Around 100 protestors disrupted a lecture given by controversial author and activist Warren Farrell at the MacLeod auditorium at U of T on Friday night.

Farrell, whose works include The Liberated Man, Why Men Are the Way They Are, and The Myth of Male Power, was on campus to give a speech outlining his theory about how males are disadvantaged in Western society. He was hosted by the Canadian Association for Equality (CAFE).

Police formed a cordon in front of MacLeod auditorium. Q_E_D/TWITTER

Farrell, who describes himself as a former feminist, and the only male ever to have been elected to the Board of the National Organization for Women three times, started to include men’s issues in his work about gender in the mid-1980s.

About fifteen protestors stood in front of the doors before the event, forming a barricade and blocking attendees from entering through the main doors of the auditorium. About two dozen Toronto Police Service officers were present to provide security for the event, including officers on bicycles and on horseback. U of T Campus Police were also present.

One protestor was arrested after a scuffle broke out in front of the auditorium’s doors. He was later released with no charges. Another protestor was cautioned for assault of a police officer at the back entrance. A video posted on YouTube shows event attendees entering the building, and people identified by the videographer as organizers physically assaulting protestors.

There was also significant controversy over the move by protesters to barricade the doors. Many patrons argued that the methods used by the protestors suppressed free speech and stifled debate. The protestors argued that Farrell’s talk was hate speech, and did real damage to women. Demonstrators shouted the slogan “No Hate Speech on Campus” on a number of occasions throughout the night.

Farrell’s lecture centred around ten major themes, including discussion of “men’s issues” such as video game or porn addiction, which disproportionately affects men, and boys’ relative disadvantages in education.

Other topics included the devaluing of male sexuality and life. Farrell argued that increasing rates of male impotence, increased suicide rates, and instances of men seen as heroes for taking risks with their bodies and lives, were all evidence of the disposability of men. Farrell also argued that it should be more socially acceptable for men to contribute to their families apart from working full-time.

The lecture was delayed by the crowd of protestors, who had organized on Facebook through a coalition group calling themselves “U of T Students United Against Sexism.” Protestors accused Farrell and the men’s issues awareness movement of misogyny, and of protecting and denying male privilege.

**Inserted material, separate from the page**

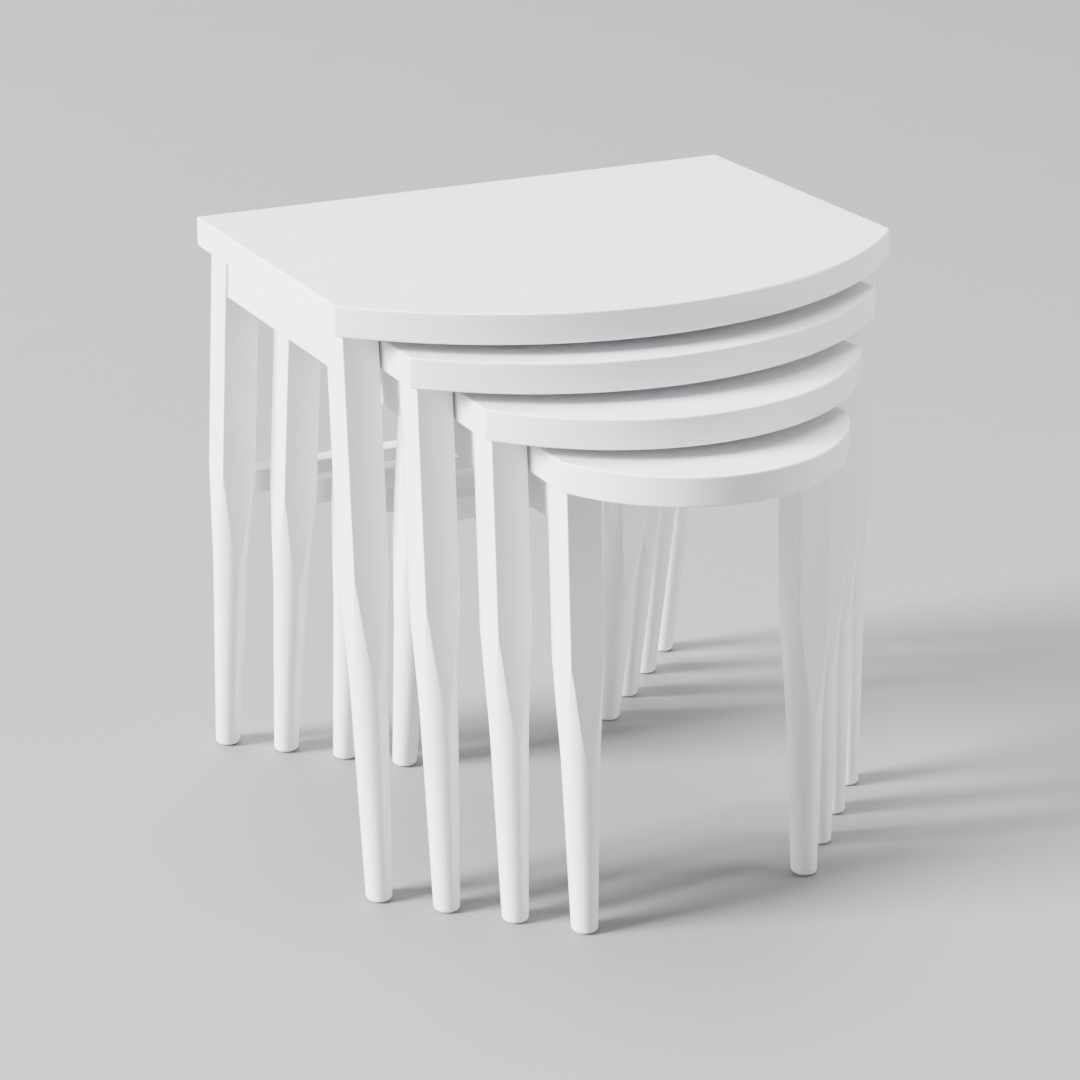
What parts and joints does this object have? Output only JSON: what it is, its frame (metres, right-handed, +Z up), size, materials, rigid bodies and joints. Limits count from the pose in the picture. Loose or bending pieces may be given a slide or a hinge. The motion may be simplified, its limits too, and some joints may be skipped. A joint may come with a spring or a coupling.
{
  "type": "nest of tables",
  "caption": "White lacquered nesting tables with bow-fronted tops, square legs turned round below, side aprons and rear stretchers.",
  "frame": {"origin": "on the floor, at the middle of the box round the whole nest at rest", "axes": "+X to the right along the width of the tables, +Y to the back, where the tops' straight edges are, +Z up"},
  "size_m": [0.58, 0.588, 0.57],
  "materials": {
    "white_lacquer": "smooth satin lacquer",
    "beech_dowel": "plain",
    "steel_screw": "zinc plated",
    "nylon_glide": "plain"
  },
  "bodies": {
    "table_1": {"top_1": "white_lacquer", "front_left_leg_1": "white_lacquer", "front_right_leg_1": "white_lacquer", "rear_left_leg_1": "white_lacquer", "rear_right_leg_1": "white_lacquer", "left_apron_1": "white_lacquer", "right_apron_1": "white_lacquer", "rear_stretcher_1": "white_lacquer", "leg_dowels_1": "beech_dowel", "apron_dowels_1": "beech_dowel", "stretcher_dowels_1": "beech_dowel", "top_screws_1": "steel_screw", "foot_glides_1": "nylon_glide"},
    "table_2": {"top_2": "white_lacquer", "front_left_leg_2": "white_lacquer", "front_right_leg_2": "white_lacquer", "rear_left_leg_2": "white_lacquer", "rear_right_leg_2": "white_lacquer", "left_apron_2": "white_lacquer", "right_apron_2": "white_lacquer", "rear_stretcher_2": "white_lacquer", "leg_dowels_2": "beech_dowel", "apron_dowels_2": "beech_dowel", "stretcher_dowels_2": "beech_dowel", "top_screws_2": "steel_screw", "foot_glides_2": "nylon_glide"},
    "table_3": {"top_3": "white_lacquer", "front_left_leg_3": "white_lacquer", "front_right_leg_3": "white_lacquer", "rear_left_leg_3": "white_lacquer", "rear_right_leg_3": "white_lacquer", "left_apron_3": "white_lacquer", "right_apron_3": "white_lacquer", "rear_stretcher_3": "white_lacquer", "leg_dowels_3": "beech_dowel", "apron_dowels_3": "beech_dowel", "stretcher_dowels_3": "beech_dowel", "top_screws_3": "steel_screw", "foot_glides_3": "nylon_glide"},
    "table_4": {"top_4": "white_lacquer", "front_left_leg_4": "white_lacquer", "front_right_leg_4": "white_lacquer", "rear_left_leg_4": "white_lacquer", "rear_right_leg_4": "white_lacquer", "left_apron_4": "white_lacquer", "right_apron_4": "white_lacquer", "rear_stretcher_4": "white_lacquer", "leg_dowels_4": "beech_dowel", "apron_dowels_4": "beech_dowel", "stretcher_dowels_4": "beech_dowel", "top_screws_4": "steel_screw", "foot_glides_4": "nylon_glide"}
  },
  "joints": [
    {"name": "table_2_slide", "type": "slide", "parent": "table_1", "child": "table_2", "axis": [0, -1, 0], "range_m": [0, 0.45]},
    {"name": "table_3_slide", "type": "slide", "parent": "table_2", "child": "table_3", "axis": [0, -1, 0], "range_m": [0, 0.45]},
    {"name": "table_4_slide", "type": "slide", "parent": "table_3", "child": "table_4", "axis": [0, -1, 0], "range_m": [0, 0.45]}
  ]
}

“We recognize that they [the men’s issues awareness movement] are really messed up … men are at a point of privilege, so we need to recognize privilege and become an ally [of women’s rights],” said Guled Arale, Scarborough Campus Students’ Union vice-president, external during a speech about 20 minutes before the event was scheduled to start.

Other protestors were more measured in their criticism.

Peter Hogarth, who created the Facebook page, accused the men’s issues awareness movement of splitting problems strictly along gender lines. “We [protestors] don’t want to say the gains of women have come at the expense of men, but rather the issues that men’s groups talk about are real; we’re interested [in] general equality,” he said.

Zack Morgenstern, a second-year U of T student present at the protest, said that his issue was not so much with Farrell himself, but instead promotes feminism as a more relevant issue than men’s rights.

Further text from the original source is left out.